= Orthogonal symmetric Lie algebra =

In mathematics, an orthogonal symmetric Lie algebra is a pair $(\mathfrak{g}, s)$ consisting of a real Lie algebra $\mathfrak{g}$ and an automorphism $s$ of $\mathfrak{g}$ of order $2$ such that the eigenspace $\mathfrak{u}$ of s corresponding to 1 (i.e., the set $\mathfrak{u}$ of fixed points) is a compact subalgebra. If "compactness" is omitted, it is called a symmetric Lie algebra. An orthogonal symmetric Lie algebra is said to be effective if $\mathfrak{u}$ intersects the center of $\mathfrak{g}$ trivially. In practice, effectiveness is often assumed; we do this in this article as well.

The canonical example is the Lie algebra of a symmetric space, $s$ being the differential of a symmetry.

Let $(\mathfrak{g}, s)$ be effective orthogonal symmetric Lie algebra, and let $\mathfrak{p}$ denotes the -1 eigenspace of $s$. We say that $(\mathfrak{g}, s)$ is of compact type if $\mathfrak{g}$ is compact and semisimple. If instead it is noncompact, semisimple, and if $\mathfrak{g}=\mathfrak{u}+\mathfrak{p}$ is a Cartan decomposition, then $(\mathfrak{g}, s)$ is of noncompact type. If $\mathfrak{p}$ is an Abelian ideal of $\mathfrak{g}$, then $(\mathfrak{g}, s)$ is said to be of Euclidean type.

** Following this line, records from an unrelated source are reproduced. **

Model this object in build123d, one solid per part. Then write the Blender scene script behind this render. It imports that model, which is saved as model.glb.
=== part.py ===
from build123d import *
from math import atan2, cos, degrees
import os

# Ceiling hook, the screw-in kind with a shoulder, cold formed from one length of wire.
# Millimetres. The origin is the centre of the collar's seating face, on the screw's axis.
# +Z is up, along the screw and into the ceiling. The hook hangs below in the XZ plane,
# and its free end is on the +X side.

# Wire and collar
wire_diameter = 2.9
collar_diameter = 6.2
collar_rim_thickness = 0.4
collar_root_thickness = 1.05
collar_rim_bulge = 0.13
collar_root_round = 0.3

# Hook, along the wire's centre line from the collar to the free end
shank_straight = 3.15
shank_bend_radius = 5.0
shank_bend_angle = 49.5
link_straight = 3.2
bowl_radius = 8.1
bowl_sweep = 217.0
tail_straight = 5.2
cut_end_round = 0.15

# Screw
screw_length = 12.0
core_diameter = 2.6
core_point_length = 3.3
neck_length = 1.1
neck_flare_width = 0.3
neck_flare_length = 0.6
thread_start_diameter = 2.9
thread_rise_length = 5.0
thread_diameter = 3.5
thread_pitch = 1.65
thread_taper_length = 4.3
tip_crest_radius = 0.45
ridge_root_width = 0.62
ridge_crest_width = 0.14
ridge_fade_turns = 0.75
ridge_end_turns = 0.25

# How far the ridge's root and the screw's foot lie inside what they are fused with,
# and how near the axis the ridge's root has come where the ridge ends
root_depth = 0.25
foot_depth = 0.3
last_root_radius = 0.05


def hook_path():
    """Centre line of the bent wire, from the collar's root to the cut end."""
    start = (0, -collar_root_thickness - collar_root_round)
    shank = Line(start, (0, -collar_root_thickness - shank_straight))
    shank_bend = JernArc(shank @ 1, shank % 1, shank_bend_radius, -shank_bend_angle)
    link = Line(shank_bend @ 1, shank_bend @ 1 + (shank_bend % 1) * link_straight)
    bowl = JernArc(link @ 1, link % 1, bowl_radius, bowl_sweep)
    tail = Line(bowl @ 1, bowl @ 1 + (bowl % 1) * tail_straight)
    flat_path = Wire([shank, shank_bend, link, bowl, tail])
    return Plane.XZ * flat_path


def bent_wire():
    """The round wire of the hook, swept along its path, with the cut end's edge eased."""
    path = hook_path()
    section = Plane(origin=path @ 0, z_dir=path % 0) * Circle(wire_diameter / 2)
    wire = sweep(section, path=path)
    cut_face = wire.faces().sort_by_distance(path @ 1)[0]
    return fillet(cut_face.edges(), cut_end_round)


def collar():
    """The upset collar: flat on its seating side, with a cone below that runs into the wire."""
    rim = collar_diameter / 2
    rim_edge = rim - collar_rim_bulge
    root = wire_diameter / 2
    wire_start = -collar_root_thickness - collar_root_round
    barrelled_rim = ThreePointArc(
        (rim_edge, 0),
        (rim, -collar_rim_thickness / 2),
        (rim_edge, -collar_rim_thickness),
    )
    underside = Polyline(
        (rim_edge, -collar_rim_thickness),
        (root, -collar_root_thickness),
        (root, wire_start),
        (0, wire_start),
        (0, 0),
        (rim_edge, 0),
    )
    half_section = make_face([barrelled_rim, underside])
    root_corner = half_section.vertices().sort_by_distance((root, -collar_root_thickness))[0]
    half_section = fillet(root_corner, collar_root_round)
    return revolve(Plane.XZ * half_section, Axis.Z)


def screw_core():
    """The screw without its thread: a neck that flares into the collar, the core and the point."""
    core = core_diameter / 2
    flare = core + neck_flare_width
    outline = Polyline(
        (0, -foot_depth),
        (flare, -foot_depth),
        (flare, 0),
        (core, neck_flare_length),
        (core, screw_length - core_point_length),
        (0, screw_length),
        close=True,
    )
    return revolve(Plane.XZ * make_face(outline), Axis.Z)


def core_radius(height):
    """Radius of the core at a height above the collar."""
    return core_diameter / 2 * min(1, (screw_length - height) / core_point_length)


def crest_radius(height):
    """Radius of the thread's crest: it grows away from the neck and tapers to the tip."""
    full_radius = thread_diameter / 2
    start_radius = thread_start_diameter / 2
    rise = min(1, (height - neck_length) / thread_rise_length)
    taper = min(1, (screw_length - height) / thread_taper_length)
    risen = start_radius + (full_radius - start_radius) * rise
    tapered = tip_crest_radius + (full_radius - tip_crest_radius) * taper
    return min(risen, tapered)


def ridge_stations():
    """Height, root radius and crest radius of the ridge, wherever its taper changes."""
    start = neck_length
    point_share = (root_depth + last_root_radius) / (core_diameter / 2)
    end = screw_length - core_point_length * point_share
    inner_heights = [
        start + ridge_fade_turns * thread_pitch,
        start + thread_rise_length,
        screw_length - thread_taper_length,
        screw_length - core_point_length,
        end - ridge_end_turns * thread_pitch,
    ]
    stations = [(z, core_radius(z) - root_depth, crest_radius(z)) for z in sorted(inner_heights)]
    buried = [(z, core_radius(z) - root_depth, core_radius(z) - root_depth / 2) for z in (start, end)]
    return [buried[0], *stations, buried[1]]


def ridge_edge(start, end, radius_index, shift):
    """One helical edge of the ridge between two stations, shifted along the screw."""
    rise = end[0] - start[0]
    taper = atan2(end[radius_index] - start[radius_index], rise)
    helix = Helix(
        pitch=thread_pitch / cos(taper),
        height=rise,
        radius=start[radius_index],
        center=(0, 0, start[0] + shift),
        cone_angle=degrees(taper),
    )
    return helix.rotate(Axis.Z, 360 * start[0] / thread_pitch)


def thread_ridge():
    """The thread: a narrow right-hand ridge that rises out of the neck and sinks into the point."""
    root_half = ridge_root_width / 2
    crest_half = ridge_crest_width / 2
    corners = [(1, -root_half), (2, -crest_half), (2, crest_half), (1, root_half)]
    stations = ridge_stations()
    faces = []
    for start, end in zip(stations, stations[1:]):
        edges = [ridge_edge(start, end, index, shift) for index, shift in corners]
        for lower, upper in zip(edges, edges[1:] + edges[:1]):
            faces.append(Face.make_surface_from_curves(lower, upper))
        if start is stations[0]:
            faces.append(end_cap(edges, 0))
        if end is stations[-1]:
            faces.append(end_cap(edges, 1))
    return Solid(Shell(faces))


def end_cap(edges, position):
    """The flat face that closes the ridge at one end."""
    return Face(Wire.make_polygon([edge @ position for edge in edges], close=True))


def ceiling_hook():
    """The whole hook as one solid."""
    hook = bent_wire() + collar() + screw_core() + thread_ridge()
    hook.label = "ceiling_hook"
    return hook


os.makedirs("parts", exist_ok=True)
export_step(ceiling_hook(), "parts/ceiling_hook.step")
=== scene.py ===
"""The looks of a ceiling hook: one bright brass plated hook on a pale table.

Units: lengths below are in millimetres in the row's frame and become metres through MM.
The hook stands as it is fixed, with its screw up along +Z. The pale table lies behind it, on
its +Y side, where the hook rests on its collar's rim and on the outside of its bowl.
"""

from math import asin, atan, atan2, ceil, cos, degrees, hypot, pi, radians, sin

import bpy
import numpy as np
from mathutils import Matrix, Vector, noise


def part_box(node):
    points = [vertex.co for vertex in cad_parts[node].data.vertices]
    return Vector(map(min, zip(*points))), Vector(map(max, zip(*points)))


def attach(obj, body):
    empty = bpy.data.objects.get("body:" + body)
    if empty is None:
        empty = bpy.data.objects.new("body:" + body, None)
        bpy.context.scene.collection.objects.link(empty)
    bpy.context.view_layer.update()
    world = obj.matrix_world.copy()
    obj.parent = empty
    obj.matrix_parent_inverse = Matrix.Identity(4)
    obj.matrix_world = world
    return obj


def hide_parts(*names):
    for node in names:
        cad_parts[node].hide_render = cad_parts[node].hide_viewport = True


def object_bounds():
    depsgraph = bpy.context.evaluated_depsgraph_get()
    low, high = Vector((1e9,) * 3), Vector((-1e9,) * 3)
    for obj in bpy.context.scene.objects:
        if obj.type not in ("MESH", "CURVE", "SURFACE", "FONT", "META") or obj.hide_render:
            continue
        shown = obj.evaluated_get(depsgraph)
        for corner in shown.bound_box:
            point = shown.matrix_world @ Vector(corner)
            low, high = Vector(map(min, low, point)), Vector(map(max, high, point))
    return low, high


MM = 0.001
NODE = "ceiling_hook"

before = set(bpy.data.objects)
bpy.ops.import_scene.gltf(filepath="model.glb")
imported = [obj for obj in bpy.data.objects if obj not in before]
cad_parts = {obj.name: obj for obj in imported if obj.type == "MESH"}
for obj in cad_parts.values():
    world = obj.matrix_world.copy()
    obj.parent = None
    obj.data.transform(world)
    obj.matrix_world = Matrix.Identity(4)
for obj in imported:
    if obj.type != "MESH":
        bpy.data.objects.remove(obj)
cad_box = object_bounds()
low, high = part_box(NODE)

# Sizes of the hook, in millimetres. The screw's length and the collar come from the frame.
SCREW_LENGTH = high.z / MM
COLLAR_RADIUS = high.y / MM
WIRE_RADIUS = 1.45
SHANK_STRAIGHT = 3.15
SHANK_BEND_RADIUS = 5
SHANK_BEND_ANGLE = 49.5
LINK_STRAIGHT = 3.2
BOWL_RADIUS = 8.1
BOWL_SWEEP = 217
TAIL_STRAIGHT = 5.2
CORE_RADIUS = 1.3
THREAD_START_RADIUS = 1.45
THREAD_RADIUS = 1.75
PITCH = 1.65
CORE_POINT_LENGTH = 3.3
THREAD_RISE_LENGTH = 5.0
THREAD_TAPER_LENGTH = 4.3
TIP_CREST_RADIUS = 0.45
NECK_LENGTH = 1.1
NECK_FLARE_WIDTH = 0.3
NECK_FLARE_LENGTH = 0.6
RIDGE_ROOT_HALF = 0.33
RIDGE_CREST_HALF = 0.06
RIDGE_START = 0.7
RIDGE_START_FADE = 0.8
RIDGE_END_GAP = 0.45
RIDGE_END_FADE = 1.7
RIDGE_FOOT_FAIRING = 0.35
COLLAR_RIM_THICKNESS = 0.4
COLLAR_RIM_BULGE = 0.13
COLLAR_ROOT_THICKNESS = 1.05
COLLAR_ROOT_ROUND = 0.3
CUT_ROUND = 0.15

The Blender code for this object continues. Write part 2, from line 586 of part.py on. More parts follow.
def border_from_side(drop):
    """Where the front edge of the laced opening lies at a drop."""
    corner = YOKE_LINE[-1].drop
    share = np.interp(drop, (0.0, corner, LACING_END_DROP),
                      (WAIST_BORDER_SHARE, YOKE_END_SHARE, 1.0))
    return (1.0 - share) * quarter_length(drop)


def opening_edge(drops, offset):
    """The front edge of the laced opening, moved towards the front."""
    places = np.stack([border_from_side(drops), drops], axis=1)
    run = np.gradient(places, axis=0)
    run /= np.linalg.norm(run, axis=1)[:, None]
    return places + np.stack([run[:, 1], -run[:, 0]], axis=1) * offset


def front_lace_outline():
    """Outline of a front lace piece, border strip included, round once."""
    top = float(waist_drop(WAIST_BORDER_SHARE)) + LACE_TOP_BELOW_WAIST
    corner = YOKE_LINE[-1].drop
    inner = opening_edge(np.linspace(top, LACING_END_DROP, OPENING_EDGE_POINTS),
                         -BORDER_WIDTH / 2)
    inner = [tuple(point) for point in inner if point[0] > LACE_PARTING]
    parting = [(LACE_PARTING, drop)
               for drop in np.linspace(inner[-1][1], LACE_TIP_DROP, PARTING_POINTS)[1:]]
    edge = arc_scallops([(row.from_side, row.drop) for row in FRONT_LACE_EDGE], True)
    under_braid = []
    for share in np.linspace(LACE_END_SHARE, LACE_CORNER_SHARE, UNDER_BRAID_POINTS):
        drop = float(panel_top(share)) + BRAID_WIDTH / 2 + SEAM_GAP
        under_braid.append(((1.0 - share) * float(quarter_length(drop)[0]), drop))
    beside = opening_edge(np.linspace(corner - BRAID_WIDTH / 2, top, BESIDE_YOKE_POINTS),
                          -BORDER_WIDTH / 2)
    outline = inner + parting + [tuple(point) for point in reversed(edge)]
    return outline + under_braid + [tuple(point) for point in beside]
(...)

Every effective, orthogonal symmetric Lie algebra decomposes into a direct sum of ideals $\mathfrak{g}_0$, $\mathfrak{g}_-$ and $\mathfrak{g}_+$, each invariant under $s$ and orthogonal with respect to the Killing form of $\mathfrak{g}$, and such that if $s_0$, $s_-$ and $s_+$ denote the restriction of $s$ to $\mathfrak{g}_0$, $\mathfrak{g}_-$ and $\mathfrak{g}_+$, respectively, then $(\mathfrak{g}_0,s_0)$, $(\mathfrak{g}_-,s_-)$ and $(\mathfrak{g}_+,s_+)$ are effective orthogonal symmetric Lie algebras of Euclidean type, compact type and noncompact type.